• _Dataset section_

__________________________________________________

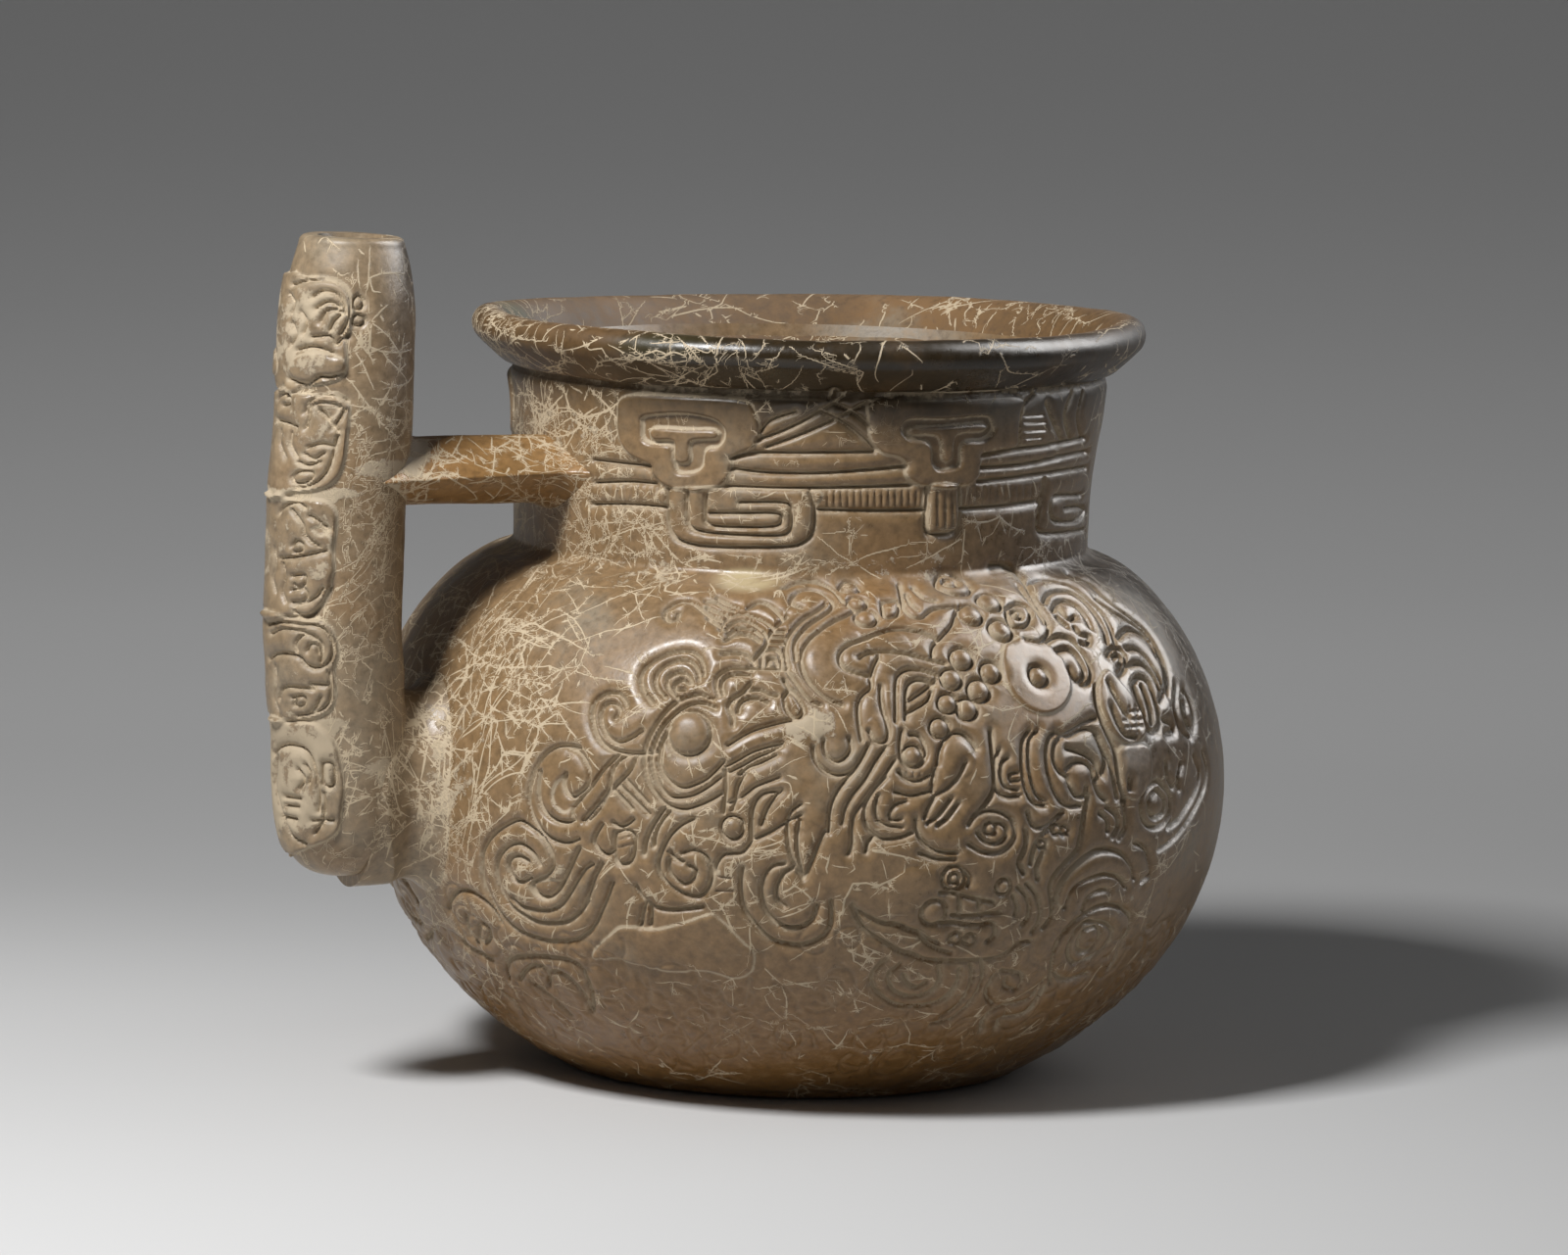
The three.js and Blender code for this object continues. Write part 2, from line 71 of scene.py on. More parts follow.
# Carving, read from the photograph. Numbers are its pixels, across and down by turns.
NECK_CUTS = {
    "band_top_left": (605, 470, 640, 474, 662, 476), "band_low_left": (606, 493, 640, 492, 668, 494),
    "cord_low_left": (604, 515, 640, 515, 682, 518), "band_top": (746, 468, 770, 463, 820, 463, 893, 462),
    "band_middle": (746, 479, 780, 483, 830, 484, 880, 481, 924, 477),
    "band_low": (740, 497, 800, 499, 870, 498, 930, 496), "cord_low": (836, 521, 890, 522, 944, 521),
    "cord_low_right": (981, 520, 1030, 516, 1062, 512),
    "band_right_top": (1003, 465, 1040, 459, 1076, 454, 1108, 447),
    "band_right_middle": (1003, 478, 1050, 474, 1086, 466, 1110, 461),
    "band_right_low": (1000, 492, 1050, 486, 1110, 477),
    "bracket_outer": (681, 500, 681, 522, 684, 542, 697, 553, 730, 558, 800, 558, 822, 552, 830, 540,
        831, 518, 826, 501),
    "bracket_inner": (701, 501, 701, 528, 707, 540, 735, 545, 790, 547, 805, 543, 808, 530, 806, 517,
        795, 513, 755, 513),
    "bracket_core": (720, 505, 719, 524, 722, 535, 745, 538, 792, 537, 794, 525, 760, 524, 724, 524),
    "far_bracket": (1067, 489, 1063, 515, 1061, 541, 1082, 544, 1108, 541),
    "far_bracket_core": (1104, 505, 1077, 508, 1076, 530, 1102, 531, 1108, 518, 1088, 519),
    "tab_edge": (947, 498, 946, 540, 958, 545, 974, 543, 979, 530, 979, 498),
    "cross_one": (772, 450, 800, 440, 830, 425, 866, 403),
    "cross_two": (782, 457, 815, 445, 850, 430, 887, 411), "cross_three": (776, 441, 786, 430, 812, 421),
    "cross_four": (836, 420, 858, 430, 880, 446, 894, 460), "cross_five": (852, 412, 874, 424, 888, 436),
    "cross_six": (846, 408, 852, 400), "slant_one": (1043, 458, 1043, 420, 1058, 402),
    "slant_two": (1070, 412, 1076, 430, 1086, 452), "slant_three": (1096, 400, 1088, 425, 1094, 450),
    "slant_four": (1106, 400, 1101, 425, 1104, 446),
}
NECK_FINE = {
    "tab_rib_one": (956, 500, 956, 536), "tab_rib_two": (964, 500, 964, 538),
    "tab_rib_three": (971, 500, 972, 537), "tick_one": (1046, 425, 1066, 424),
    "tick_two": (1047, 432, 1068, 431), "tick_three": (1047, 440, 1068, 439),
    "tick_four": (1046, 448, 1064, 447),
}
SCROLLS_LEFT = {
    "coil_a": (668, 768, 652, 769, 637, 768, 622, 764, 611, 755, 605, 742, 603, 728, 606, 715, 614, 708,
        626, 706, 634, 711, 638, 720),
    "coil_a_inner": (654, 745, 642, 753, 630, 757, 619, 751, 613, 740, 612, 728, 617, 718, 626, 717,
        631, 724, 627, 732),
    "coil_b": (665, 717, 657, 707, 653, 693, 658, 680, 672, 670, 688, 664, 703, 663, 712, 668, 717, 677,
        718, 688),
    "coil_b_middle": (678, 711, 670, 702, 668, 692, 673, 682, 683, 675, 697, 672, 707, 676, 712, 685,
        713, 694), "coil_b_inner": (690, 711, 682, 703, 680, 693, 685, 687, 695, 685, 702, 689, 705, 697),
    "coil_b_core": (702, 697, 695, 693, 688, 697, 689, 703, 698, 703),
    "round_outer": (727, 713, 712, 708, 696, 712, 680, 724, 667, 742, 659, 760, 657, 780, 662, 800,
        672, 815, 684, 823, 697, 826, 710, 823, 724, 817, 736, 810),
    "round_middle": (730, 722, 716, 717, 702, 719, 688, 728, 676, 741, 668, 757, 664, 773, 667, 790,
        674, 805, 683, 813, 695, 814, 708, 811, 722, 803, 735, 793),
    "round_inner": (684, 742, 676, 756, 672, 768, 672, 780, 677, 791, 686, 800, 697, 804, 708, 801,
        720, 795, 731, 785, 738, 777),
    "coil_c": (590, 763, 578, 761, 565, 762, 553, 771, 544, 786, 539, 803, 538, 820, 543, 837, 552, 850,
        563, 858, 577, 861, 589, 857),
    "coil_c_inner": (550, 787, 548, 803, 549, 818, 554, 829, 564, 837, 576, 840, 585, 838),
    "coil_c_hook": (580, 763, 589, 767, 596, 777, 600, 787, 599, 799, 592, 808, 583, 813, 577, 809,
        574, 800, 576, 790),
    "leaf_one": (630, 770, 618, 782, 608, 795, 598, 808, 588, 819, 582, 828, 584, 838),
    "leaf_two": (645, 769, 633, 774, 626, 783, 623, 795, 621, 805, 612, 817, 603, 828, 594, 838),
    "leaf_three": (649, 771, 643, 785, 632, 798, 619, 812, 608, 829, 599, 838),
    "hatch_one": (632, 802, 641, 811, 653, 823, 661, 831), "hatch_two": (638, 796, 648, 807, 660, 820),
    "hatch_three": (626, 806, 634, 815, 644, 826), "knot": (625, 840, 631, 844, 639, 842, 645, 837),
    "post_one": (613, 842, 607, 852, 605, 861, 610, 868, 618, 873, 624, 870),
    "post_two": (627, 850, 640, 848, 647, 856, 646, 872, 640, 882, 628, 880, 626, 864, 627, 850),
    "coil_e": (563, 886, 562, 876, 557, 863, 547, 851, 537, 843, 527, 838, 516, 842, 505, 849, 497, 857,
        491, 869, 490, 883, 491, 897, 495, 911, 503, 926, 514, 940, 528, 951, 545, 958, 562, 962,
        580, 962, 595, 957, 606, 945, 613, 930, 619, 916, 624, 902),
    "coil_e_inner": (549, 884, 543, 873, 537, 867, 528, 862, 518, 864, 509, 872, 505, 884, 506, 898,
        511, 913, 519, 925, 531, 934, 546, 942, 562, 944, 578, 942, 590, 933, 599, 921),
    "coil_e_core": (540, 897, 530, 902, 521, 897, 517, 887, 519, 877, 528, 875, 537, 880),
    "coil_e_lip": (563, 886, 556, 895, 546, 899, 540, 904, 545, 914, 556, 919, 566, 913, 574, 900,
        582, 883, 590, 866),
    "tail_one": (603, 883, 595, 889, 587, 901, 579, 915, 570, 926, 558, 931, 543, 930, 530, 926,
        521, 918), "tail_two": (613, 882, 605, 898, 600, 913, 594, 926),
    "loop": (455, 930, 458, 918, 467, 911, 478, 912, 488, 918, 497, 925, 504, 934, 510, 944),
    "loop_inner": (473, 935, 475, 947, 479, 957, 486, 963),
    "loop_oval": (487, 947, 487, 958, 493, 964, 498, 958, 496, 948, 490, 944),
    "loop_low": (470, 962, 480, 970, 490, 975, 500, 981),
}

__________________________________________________

• _Do this_
Write the entire listing out again, word for word.

• _The result_
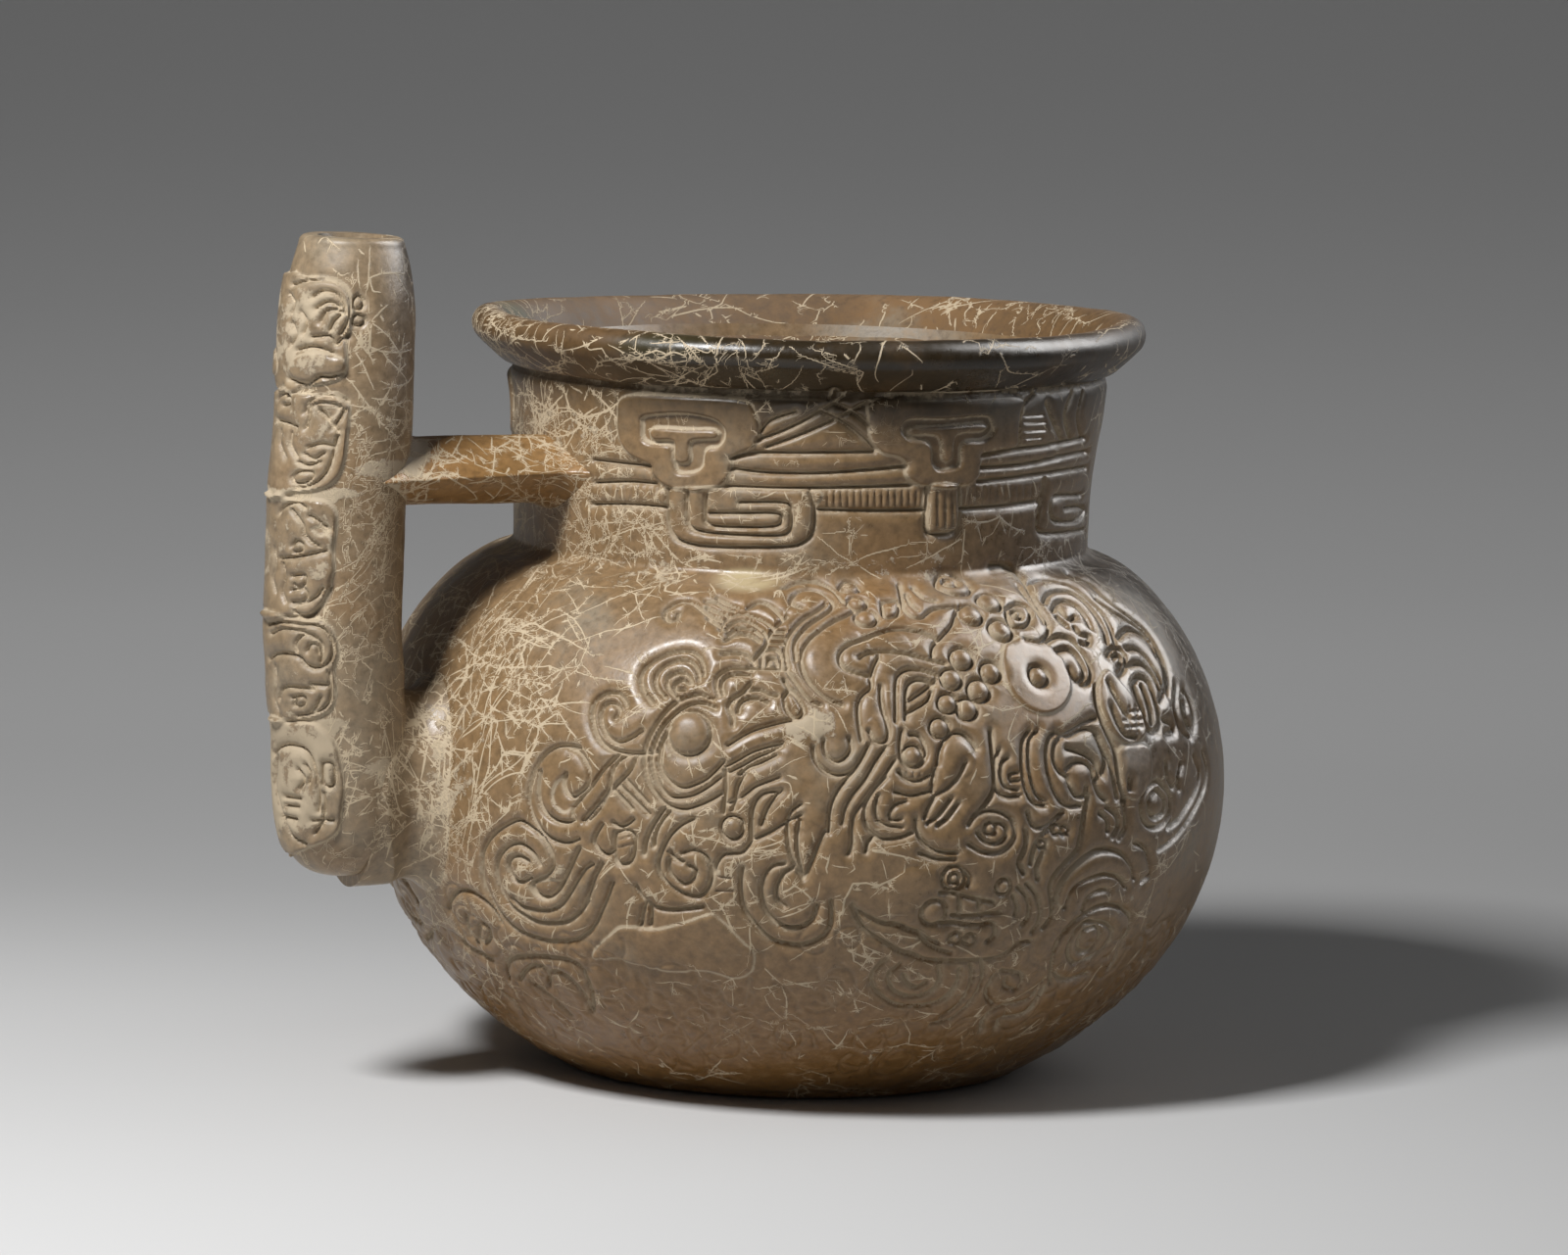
The three.js and Blender code for this object continues. Write part 2, from line 71 of scene.py on. More parts follow.
# Carving, read from the photograph. Numbers are its pixels, across and down by turns.
NECK_CUTS = {
    "band_top_left": (605, 470, 640, 474, 662, 476), "band_low_left": (606, 493, 640, 492, 668, 494),
    "cord_low_left": (604, 515, 640, 515, 682, 518), "band_top": (746, 468, 770, 463, 820, 463, 893, 462),
    "band_middle": (746, 479, 780, 483, 830, 484, 880, 481, 924, 477),
    "band_low": (740, 497, 800, 499, 870, 498, 930, 496), "cord_low": (836, 521, 890, 522, 944, 521),
    "cord_low_right": (981, 520, 1030, 516, 1062, 512),
    "band_right_top": (1003, 465, 1040, 459, 1076, 454, 1108, 447),
    "band_right_middle": (1003, 478, 1050, 474, 1086, 466, 1110, 461),
    "band_right_low": (1000, 492, 1050, 486, 1110, 477),
    "bracket_outer": (681, 500, 681, 522, 684, 542, 697, 553, 730, 558, 800, 558, 822, 552, 830, 540,
        831, 518, 826, 501),
    "bracket_inner": (701, 501, 701, 528, 707, 540, 735, 545, 790, 547, 805, 543, 808, 530, 806, 517,
        795, 513, 755, 513),
    "bracket_core": (720, 505, 719, 524, 722, 535, 745, 538, 792, 537, 794, 525, 760, 524, 724, 524),
    "far_bracket": (1067, 489, 1063, 515, 1061, 541, 1082, 544, 1108, 541),
    "far_bracket_core": (1104, 505, 1077, 508, 1076, 530, 1102, 531, 1108, 518, 1088, 519),
    "tab_edge": (947, 498, 946, 540, 958, 545, 974, 543, 979, 530, 979, 498),
    "cross_one": (772, 450, 800, 440, 830, 425, 866, 403),
    "cross_two": (782, 457, 815, 445, 850, 430, 887, 411), "cross_three": (776, 441, 786, 430, 812, 421),
    "cross_four": (836, 420, 858, 430, 880, 446, 894, 460), "cross_five": (852, 412, 874, 424, 888, 436),
    "cross_six": (846, 408, 852, 400), "slant_one": (1043, 458, 1043, 420, 1058, 402),
    "slant_two": (1070, 412, 1076, 430, 1086, 452), "slant_three": (1096, 400, 1088, 425, 1094, 450),
    "slant_four": (1106, 400, 1101, 425, 1104, 446),
}
NECK_FINE = {
    "tab_rib_one": (956, 500, 956, 536), "tab_rib_two": (964, 500, 964, 538),
    "tab_rib_three": (971, 500, 972, 537), "tick_one": (1046, 425, 1066, 424),
    "tick_two": (1047, 432, 1068, 431), "tick_three": (1047, 440, 1068, 439),
    "tick_four": (1046, 448, 1064, 447),
}
SCROLLS_LEFT = {
    "coil_a": (668, 768, 652, 769, 637, 768, 622, 764, 611, 755, 605, 742, 603, 728, 606, 715, 614, 708,
        626, 706, 634, 711, 638, 720),
    "coil_a_inner": (654, 745, 642, 753, 630, 757, 619, 751, 613, 740, 612, 728, 617, 718, 626, 717,
        631, 724, 627, 732),
    "coil_b": (665, 717, 657, 707, 653, 693, 658, 680, 672, 670, 688, 664, 703, 663, 712, 668, 717, 677,
        718, 688),
    "coil_b_middle": (678, 711, 670, 702, 668, 692, 673, 682, 683, 675, 697, 672, 707, 676, 712, 685,
        713, 694), "coil_b_inner": (690, 711, 682, 703, 680, 693, 685, 687, 695, 685, 702, 689, 705, 697),
    "coil_b_core": (702, 697, 695, 693, 688, 697, 689, 703, 698, 703),
    "round_outer": (727, 713, 712, 708, 696, 712, 680, 724, 667, 742, 659, 760, 657, 780, 662, 800,
        672, 815, 684, 823, 697, 826, 710, 823, 724, 817, 736, 810),
    "round_middle": (730, 722, 716, 717, 702, 719, 688, 728, 676, 741, 668, 757, 664, 773, 667, 790,
        674, 805, 683, 813, 695, 814, 708, 811, 722, 803, 735, 793),
    "round_inner": (684, 742, 676, 756, 672, 768, 672, 780, 677, 791, 686, 800, 697, 804, 708, 801,
        720, 795, 731, 785, 738, 777),
    "coil_c": (590, 763, 578, 761, 565, 762, 553, 771, 544, 786, 539, 803, 538, 820, 543, 837, 552, 850,
        563, 858, 577, 861, 589, 857),
    "coil_c_inner": (550, 787, 548, 803, 549, 818, 554, 829, 564, 837, 576, 840, 585, 838),
    "coil_c_hook": (580, 763, 589, 767, 596, 777, 600, 787, 599, 799, 592, 808, 583, 813, 577, 809,
        574, 800, 576, 790),
    "leaf_one": (630, 770, 618, 782, 608, 795, 598, 808, 588, 819, 582, 828, 584, 838),
    "leaf_two": (645, 769, 633, 774, 626, 783, 623, 795, 621, 805, 612, 817, 603, 828, 594, 838),
    "leaf_three": (649, 771, 643, 785, 632, 798, 619, 812, 608, 829, 599, 838),
    "hatch_one": (632, 802, 641, 811, 653, 823, 661, 831), "hatch_two": (638, 796, 648, 807, 660, 820),
    "hatch_three": (626, 806, 634, 815, 644, 826), "knot": (625, 840, 631, 844, 639, 842, 645, 837),
    "post_one": (613, 842, 607, 852, 605, 861, 610, 868, 618, 873, 624, 870),
    "post_two": (627, 850, 640, 848, 647, 856, 646, 872, 640, 882, 628, 880, 626, 864, 627, 850),
    "coil_e": (563, 886, 562, 876, 557, 863, 547, 851, 537, 843, 527, 838, 516, 842, 505, 849, 497, 857,
        491, 869, 490, 883, 491, 897, 495, 911, 503, 926, 514, 940, 528, 951, 545, 958, 562, 962,
        580, 962, 595, 957, 606, 945, 613, 930, 619, 916, 624, 902),
    "coil_e_inner": (549, 884, 543, 873, 537, 867, 528, 862, 518, 864, 509, 872, 505, 884, 506, 898,
        511, 913, 519, 925, 531, 934, 546, 942, 562, 944, 578, 942, 590, 933, 599, 921),
    "coil_e_core": (540, 897, 530, 902, 521, 897, 517, 887, 519, 877, 528, 875, 537, 880),
    "coil_e_lip": (563, 886, 556, 895, 546, 899, 540, 904, 545, 914, 556, 919, 566, 913, 574, 900,
        582, 883, 590, 866),
    "tail_one": (603, 883, 595, 889, 587, 901, 579, 915, 570, 926, 558, 931, 543, 930, 530, 926,
        521, 918), "tail_two": (613, 882, 605, 898, 600, 913, 594, 926),
    "loop": (455, 930, 458, 918, 467, 911, 478, 912, 488, 918, 497, 925, 504, 934, 510, 944),
    "loop_inner": (473, 935, 475, 947, 479, 957, 486, 963),
    "loop_oval": (487, 947, 487, 958, 493, 964, 498, 958, 496, 948, 490, 944),
    "loop_low": (470, 962, 480, 970, 490, 975, 500, 981),
}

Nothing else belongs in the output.